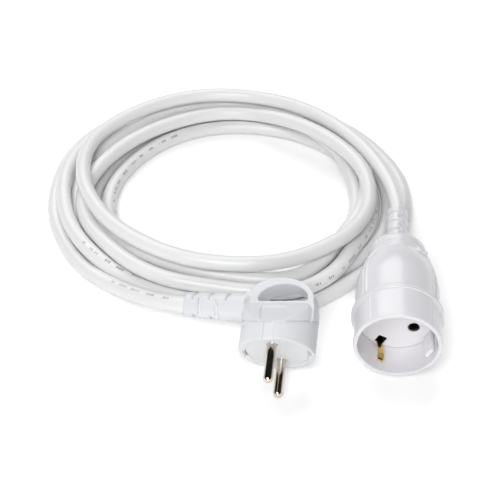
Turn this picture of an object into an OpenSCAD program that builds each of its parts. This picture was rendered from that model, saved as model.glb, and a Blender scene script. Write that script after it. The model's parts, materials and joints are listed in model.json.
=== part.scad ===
// Extension cord: an angled plug with a finger ring, a coiled round cord and an inline coupling.
// Millimetres, +Z up. The cord, the plug and the coupling all lie on the plane z = 0.
// The origin is the bottom centre of the box round the plug and the coupling.

/* [Cord] */
// Diameter of the round sheath
cord_d = 8.5; // [8:0.1:8.7]
// Diameter of one insulated core
core_d = 2.8; // [2.2:0.1:3]

/* [Pins and contacts] */
// Diameter of a plug pin
pin_d = 4.8; // [4:0.1:5]
// Length of a pin in front of the plug's face
pin_l = 19; // [17:0.5:19.5]
// Distance between the two pins' axes
pin_pitch = 19; // [18:0.5:20]
// Radial clearance between a pin and its sleeve
sleeve_gap = 0.02; // [0.01:0.01:0.05]
// Wall of a contact sleeve
sleeve_wall = 0.7; // [0.5:0.1:1]
// Thickness of the brass earth straps
strap_t = 0.8; // [0.6:0.1:1]

/* [Plug] */
// Diameter of the collar round the plug's face
plug_d = 38; // [36:0.5:38.5]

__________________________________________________

* _Instructions to follow_
From the first line of the data through the line with "core_d = 2.8; // [2.2:0.1:3]", quote each line exactly and add nothing else.

* _Answer to the exercise_
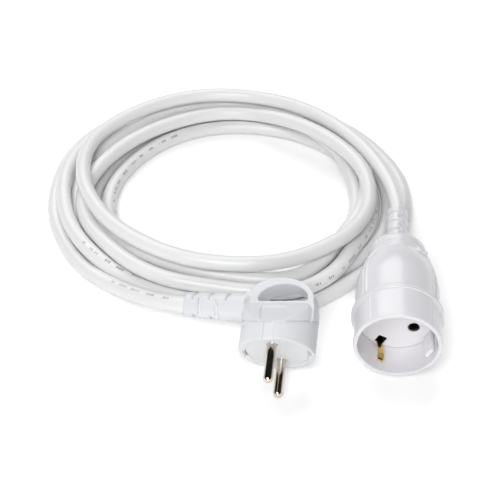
Turn this picture of an object into an OpenSCAD program that builds each of its parts. This picture was rendered from that model, saved as model.glb, and a Blender scene script. Write that script after it. The model's parts, materials and joints are listed in model.json.
=== part.scad ===
// Extension cord: an angled plug with a finger ring, a coiled round cord and an inline coupling.
// Millimetres, +Z up. The cord, the plug and the coupling all lie on the plane z = 0.
// The origin is the bottom centre of the box round the plug and the coupling.

/* [Cord] */
// Diameter of the round sheath
cord_d = 8.5; // [8:0.1:8.7]
// Diameter of one insulated core
core_d = 2.8; // [2.2:0.1:3]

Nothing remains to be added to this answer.